I’ve tried to walk the walk as well as talk the talk here, at least as much as I could using email and dealing with talented colleagues whose first language isn’t English. It was important that the ‘tasking’ in Sentinel be grounded in such logic. The Dormeuse was deliberately giving Beni tasks so she could observe him, slow him down, make him use up his supplies, mess with his mind. She even comes out and says so. The ending shows why. There’s a valid context, however tenuous some may feel it is, for what Beni – and so the gamer – has to do. Soap Bubble’s Morpheus did very well here too. The puzzle elements there were mostly either security and operations tasks needed aboard that rather special ship or aspects of the dreamworlds of those poor trapped souls inside the neurographicon that need to be resolved. Clever and appropriate. If it’s a cartoon reality like The Neverhood or a dreamworld like the first Myst game, full of absurd and surreal elements, then you can forget too much logic testing. You just go with what’s given and take it on its own terms.

Here’s where I add my bit and say adventure games aren’t dead and probably will never die. They’re too engaging, too effective, too useful. If they seem to have done so, it’s only in comparative, commercial terms, not artistic ones. Artistically, they’re as strong and as important as ever. Remember, Van Gogh sold only The Red Vineyard in his lifetime. It’s going to be interesting to see what plays out ten or twenty years from now.

· Do you think it would help sales of games like Sentinel if more consumers were aware of established authors, like yourself, involvement with the game?
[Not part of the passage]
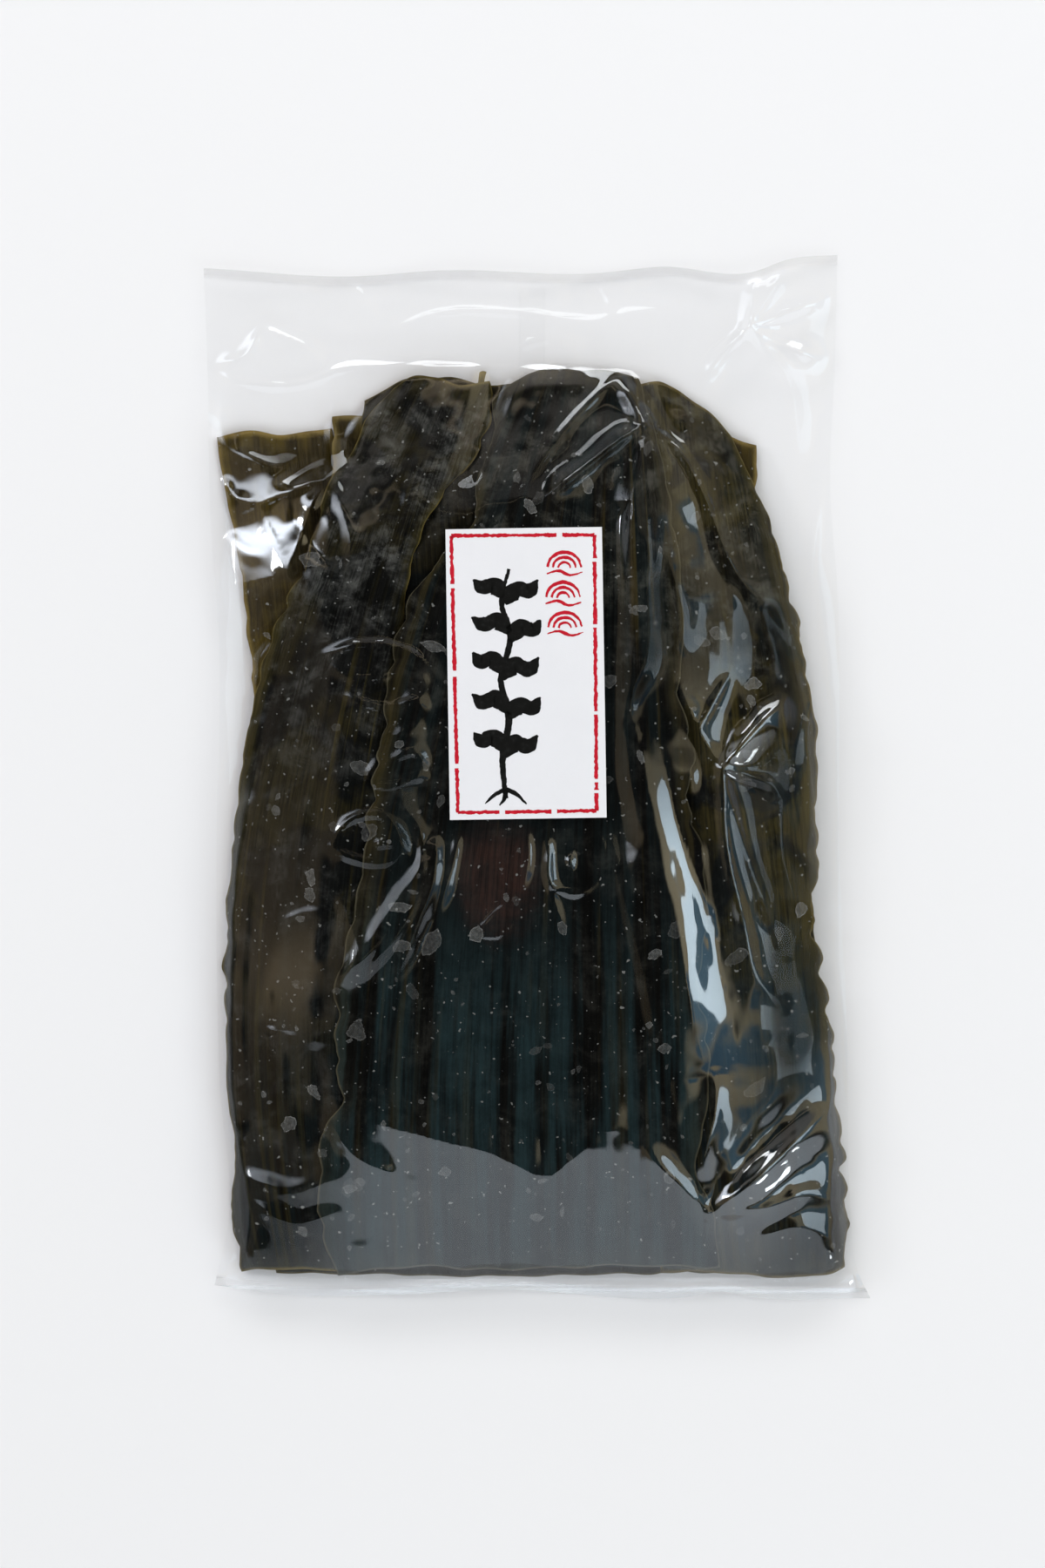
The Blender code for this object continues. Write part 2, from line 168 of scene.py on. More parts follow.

TD - You’d think so, if only for the usual ‘brand name’ reasons. But that can skew things a bit as well, give more credit than is often due. I’ve learned that there are always unsung heroes in game storytelling and game design. I’d love to ask Bob Bates, for instance, about the extent of his contribution to The Blackstone Chronicles or Jon Bock about his work on Lighthouse. What about Frank and Susan Wimmer with Amber: Journeys Beyond, and Glenn Dean on Morpheus. These were and are great story ideas, perfect for adventure gaming. The future looks rosy from here.